Using the Kernel function, we could know the inner product of two data points, without explicitly using $\phi$ to map them into a higher-dimension space. This is highly desirable, as sometimes our higher-dimensional feature space ($\phi$’s output space) could even be infinite-dimensional and thus unfeasible to compute.

i). How to take advantage of this

But how can we apply this into our ML algorithms such as ridge regression without explicit mapping data points into the output space of $\phi$ ?

2. From Ridge Regression

The following vectors are all considered as column vectors.

A. Primary Form of Ridge Regression

We know that by applying normal function, the solution to the ridge regression is usually presented in the following form:

$\hat w = (A^T A + \lambda I)^{-1}A^Ty$

where $A = (\phi(x_1)|\phi(x_2)|…|\phi(x_n))^T \in R^{n\times d}$ is the data matrix after feature expansion, I is identity matrix, w is the weight we want to learn and $y = (y_1, y_2, …, y_n)$ is the true value.

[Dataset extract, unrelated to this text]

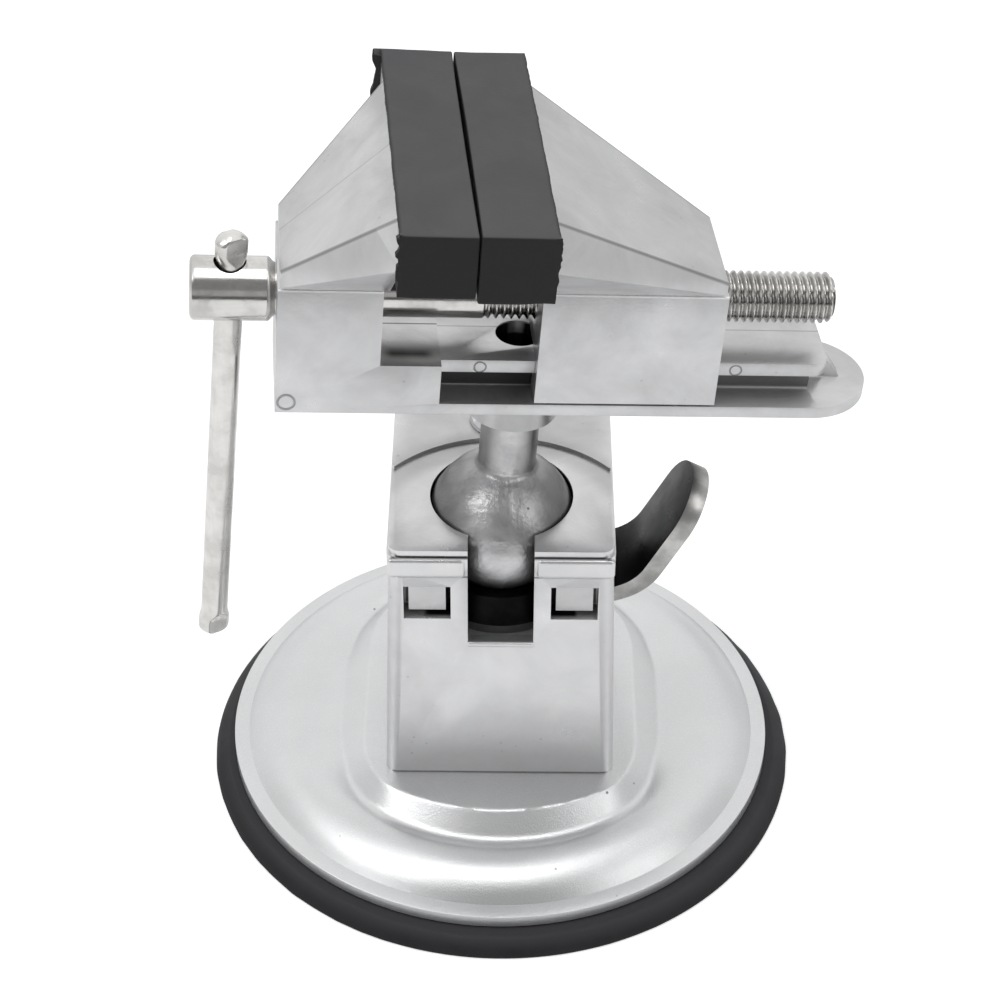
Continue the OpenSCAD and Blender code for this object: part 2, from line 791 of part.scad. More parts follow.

This is called the primary form of Ridge Regression. However, if we wanna apply feature expansion in this, we have to compute $A$ or at least $AA^T$. But we do not want to explicitly apply $\phi$ to the data points. Notice that if we could somehow twist the term $A^T A$ a little bit, say, to $AA^T$, then things become much easier because $(A^TA)_{i, j} = \phi(x_i)^T\phi(x_j) = K(x_i, x_j)$, where $x_i, x_j$ is two data points.

B. Dual Form of Ridge Regression

i). Definition

We slightly change the definition of A and y for computing convenience.

Now:
$A = \frac{1}{\sqrt{n}}(\phi(x_1)|\phi(x_2)|...|\phi(x_n))^T \in R^{n\times d}$ $y = \frac{1}{\sqrt{n}}(y_1, y_2, ..., y_n)\in R^{n}$

Thanks to mathematicians, there is sth called linear algebraic identity, which tell us that:

$(A A^T + \lambda I)^{-1}A^T = A^T(A A^T + \lambda I)^{-1}$

which can be easily proved if you expand each side

So we have

$\hat w= (A^T A + \lambda I)^{-1}A^Ty=A^T(A A^T + \lambda I)^{-1}y$

Denote $\hat \alpha = \frac{1}{\sqrt{n}}(A A^T + \lambda I)^{-1}y$ and $K = AA^T$.

Here K is called the Gram Matrix, which is just the kernel function described in the previous section where $K_{i,j} = \phi(x_i)^T\phi(x_j)$. So we know that until now, we could compute $\alpha$ without doing actual feature expansion.

But there is still a $A^T$ in the formula. Does it means we still need to use the $\phi$ function to do features expansion??? The answer is no. We could eliminate that term with the new coming points into a value that can be calculate by the kernel function.

ii). Prediction

By the definition above, weight vector becomes:

$\hat w = A^T(A A^T + \lambda I)^{-1}y = \sqrt{n}A^T\hat \alpha = \sum_{i=1}^n \hat \alpha_i \phi(x_i)$

When there comes a new point x, we just need to predict by:

$\phi(x^T)\hat w = \sum_{i=1}^n \hat \alpha_i \phi(x^T) \phi(x_i) = \sum_{i=1}^n \hat \alpha_i K(x^T, x_i)$

Now we successfully apply kernel function in the ridge regression.

3. Conclusion

The Kernel trick is a very interesting and powerful tool. It is powerful because it provides a bridge from linearity to non-linearity to any algorithm that can expressed solely on terms of dot products between two vectors. It comes from the fact that, if we first map our input data into a higher-dimensional space, a linear algorithm operating in this space will behave non-linearly in the original input space.